Problem Statement
This blog presents an advertisement system for an e-commercial website to help customers find the products matching their interests.
Design
Ad Creation
Advertisers create ads for their products with provided targeting configs, which include query based targeting, user based targeting, etc. Query based targeting shows ads to users based on the search terms. Advertisers can also configure negative targeting, which hides their ads for the search query. User based targeting factors in user specific attributes such as age, gender, browsing history, etc. Ads created by advertisers go through moderation to ensure the contents are compliant by policies. After moderation, ads are processed by an offline workflow to build the search index.
Ad Serving Workflow
Ads serving system serves ads based on search query and user context. It first calls retrieval system with search query to fetch relevant ads and then invokes the prediction system to rank the ads. Ads prediction system predicts the probability of user engagement with the ads, for example, clicking on the ads, based on ad, advertiser, user and context, etc. and produces the ranking score of each ad. Auction takes place to determine the final winner ads, the order in which they are displayed and the price the advertisers pay for the impression and click. Auction considers not only the ad ranking score and bid but also the ad quality, advertiser budget and so on. One important component of the ad serving system is pacing. Advertiser usually configures daily budget for the ads. To avoid spending all of the budget for auctions at the start of the campaign, pacing allows the budget to be spent evenly over the day by dynamically modifying the bid.
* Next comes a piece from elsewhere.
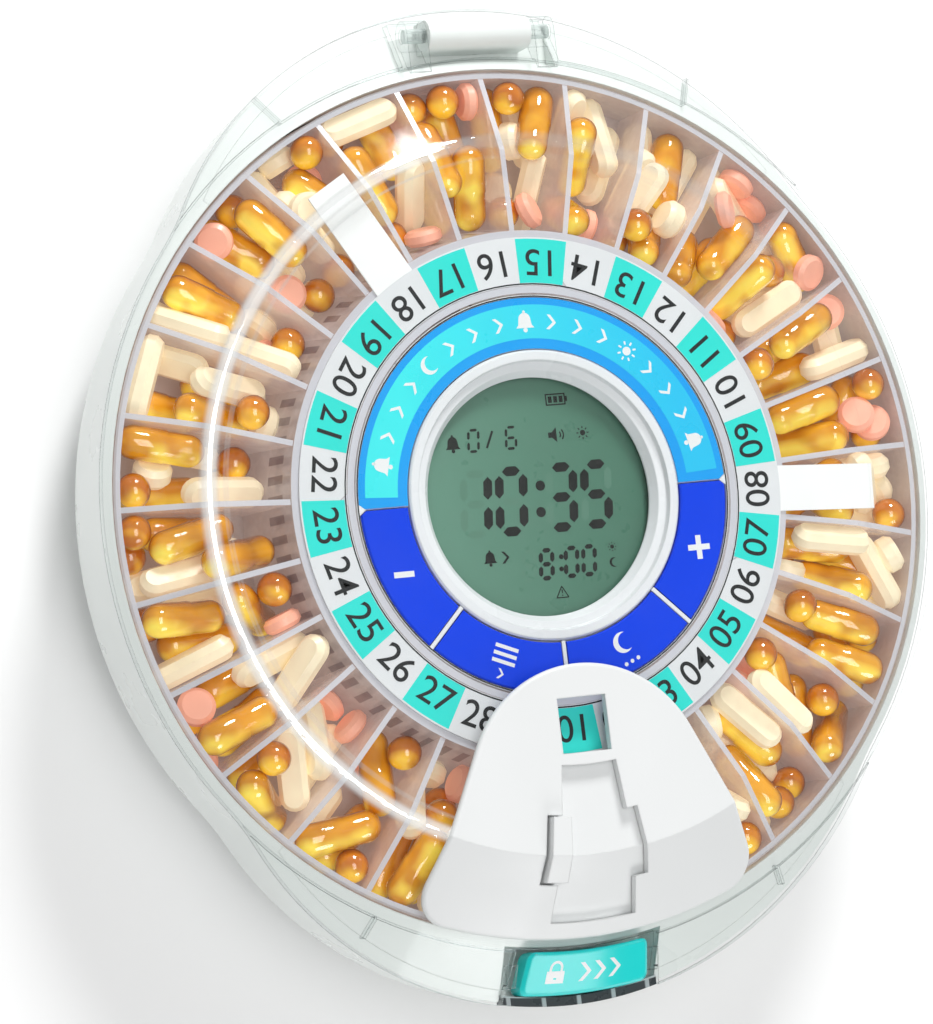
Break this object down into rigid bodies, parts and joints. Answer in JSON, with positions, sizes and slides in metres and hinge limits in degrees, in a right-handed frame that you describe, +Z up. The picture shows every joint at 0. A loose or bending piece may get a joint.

This can also help the advertiser to reduce the cost per click of the ad and achieve the optimal return on investment. Users action on the ads displayed to them are recorded as impression logging. This is important data source to train the model used by the ads prediction system.
Ad Retrieval System
For a large scale e-commerce platform, there can be millions of active ads to serve. To reduce the number of ads to be ranked further and reduce the latency, in-memory search engine was utilized to retrieve the initial set of ads based on search terms. The initial set of ads can still contain a lot of ads. Running inference on those ads in the ads prediction system can be slow and expensive. To further narrow down the ads, a simplistic model such as logistic regression is utilized to select the top k ads.
Ad Prediction System
Ad prediction system generates the precise ranking of the input ads selected by ad retrieval system. Raw ad features such as product type, title, click through rate, etc. are embedded into feature vectors, which are fed into the model for inference. Since the ad features change dynamically during the day, for example, customer clicking on an ad increases the click through rate, the model needs to be refreshed periodically to capture the changes.